A força do cluster para ir mais longe
Marta Peres reconhece que uma das grandes batalhas que ganhou para o setor foi o reconhecimento do Cluster da Pedra Natural que evoluiu para Cluster dos Recursos Minerais. A diretora executiva da Associação Cluster Portugal Mineral Resources sublinha que foi a partir desse momento que a indústria das rochas ornamentais “começou a funcionar em rede e começaram a surgir resultados importantes para a sua competitividade”. A ação desta entidade tem-se pautado pelo incentivo ao investimento em investigação, desenvolvimento e inovação, e ao trabalho em rede entre empresas e entre estas e as universidades.
É “um desafio que está ganho”. diz, como comprovam o crescimento das vendas e das exportações das empresas que adotam esta estratégia. Segundo a responsável, o setor investiu, em três anos, 20 milhões e isso traduziu-se num crescimento do negócio, num aumento dos mercados de maior valor acrescentado.

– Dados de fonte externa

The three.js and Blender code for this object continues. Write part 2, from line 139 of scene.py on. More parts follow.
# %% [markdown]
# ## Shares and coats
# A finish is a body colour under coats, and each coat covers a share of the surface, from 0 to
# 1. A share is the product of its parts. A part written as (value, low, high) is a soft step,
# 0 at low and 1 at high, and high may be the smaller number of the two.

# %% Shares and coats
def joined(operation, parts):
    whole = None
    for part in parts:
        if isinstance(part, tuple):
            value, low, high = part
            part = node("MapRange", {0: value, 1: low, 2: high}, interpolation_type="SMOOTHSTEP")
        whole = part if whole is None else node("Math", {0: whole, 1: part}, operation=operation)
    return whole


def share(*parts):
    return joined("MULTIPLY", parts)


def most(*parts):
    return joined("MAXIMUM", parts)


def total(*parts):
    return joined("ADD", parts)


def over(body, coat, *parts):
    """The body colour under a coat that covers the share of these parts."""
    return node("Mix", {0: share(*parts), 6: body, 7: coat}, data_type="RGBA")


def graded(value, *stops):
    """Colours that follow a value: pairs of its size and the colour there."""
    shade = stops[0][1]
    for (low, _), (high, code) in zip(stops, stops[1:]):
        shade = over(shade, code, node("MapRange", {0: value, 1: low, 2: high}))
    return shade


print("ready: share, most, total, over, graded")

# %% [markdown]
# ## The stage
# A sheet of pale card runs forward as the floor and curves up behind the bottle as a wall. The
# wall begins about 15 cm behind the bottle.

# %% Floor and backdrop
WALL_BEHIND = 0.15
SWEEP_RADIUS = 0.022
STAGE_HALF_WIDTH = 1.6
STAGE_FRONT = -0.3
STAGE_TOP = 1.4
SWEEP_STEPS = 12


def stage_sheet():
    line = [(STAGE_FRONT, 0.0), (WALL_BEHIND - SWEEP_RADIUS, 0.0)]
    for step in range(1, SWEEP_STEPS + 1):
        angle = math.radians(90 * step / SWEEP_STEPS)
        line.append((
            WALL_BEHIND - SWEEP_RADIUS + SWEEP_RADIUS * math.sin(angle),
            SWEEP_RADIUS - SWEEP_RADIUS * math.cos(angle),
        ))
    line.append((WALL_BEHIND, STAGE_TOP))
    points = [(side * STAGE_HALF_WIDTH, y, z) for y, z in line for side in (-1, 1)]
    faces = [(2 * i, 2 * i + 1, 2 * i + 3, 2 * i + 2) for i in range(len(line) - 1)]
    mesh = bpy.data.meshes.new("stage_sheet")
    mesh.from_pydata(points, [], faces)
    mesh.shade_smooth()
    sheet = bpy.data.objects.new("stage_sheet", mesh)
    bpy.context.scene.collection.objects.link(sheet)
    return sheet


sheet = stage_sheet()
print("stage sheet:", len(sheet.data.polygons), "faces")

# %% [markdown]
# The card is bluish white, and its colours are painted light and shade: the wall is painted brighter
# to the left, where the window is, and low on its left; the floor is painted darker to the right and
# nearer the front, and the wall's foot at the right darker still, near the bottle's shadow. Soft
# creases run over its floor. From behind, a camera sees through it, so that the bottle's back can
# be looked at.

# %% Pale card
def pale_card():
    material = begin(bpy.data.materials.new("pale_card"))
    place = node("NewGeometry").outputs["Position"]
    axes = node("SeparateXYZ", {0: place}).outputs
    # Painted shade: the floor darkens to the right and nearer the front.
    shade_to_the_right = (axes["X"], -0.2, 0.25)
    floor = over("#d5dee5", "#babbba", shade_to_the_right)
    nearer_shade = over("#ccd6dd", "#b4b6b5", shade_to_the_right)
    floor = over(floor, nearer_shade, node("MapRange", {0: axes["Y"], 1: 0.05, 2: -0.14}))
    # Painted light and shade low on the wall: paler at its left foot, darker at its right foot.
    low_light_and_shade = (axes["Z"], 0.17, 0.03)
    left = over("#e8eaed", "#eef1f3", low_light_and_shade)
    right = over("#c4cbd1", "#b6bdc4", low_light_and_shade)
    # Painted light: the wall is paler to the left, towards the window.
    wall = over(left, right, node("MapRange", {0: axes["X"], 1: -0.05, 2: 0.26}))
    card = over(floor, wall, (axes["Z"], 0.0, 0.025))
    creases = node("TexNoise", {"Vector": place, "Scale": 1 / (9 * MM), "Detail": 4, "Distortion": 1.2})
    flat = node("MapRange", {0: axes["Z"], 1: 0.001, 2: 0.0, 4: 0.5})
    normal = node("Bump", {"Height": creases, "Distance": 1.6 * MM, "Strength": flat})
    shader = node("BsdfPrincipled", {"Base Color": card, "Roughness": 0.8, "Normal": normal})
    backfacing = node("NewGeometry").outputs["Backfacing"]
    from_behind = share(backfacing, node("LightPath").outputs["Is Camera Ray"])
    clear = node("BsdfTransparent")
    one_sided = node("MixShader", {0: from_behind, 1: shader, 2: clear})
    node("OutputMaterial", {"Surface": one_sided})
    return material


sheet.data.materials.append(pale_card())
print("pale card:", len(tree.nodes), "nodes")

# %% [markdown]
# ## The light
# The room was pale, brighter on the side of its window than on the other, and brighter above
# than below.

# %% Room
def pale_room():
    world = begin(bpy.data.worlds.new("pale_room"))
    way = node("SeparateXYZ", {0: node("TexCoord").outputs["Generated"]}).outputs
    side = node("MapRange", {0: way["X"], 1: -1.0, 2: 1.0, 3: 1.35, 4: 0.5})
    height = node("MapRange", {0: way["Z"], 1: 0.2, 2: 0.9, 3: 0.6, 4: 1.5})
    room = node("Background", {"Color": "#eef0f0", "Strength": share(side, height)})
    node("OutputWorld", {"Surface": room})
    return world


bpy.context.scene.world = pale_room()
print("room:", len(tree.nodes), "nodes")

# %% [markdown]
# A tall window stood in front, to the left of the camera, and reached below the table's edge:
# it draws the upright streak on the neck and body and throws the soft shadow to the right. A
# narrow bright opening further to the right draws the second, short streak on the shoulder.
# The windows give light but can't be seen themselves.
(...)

Marta Peres destaca o trabalho que o cluster tem agora pela frente na área da sustentabilidade ambiental, economia circular e promoção das energias renováveis, mas também na promoção e desenvolvimento da cadeia de valor do lítio, na investigação de metodologias de prospeção, na recuperação de pedreiras inundadas, na conceção de novos produtos e processos a partir de resíduos, na digitalização de processos, na criação de produtos inteligentes e com forte componente de design… São batalhas que merecem ser travadas: “O setor dos recursos minerais é crucial para economia e somos, tanto em pedra natural como em minerais metálicos, um dos principais atores europeus.”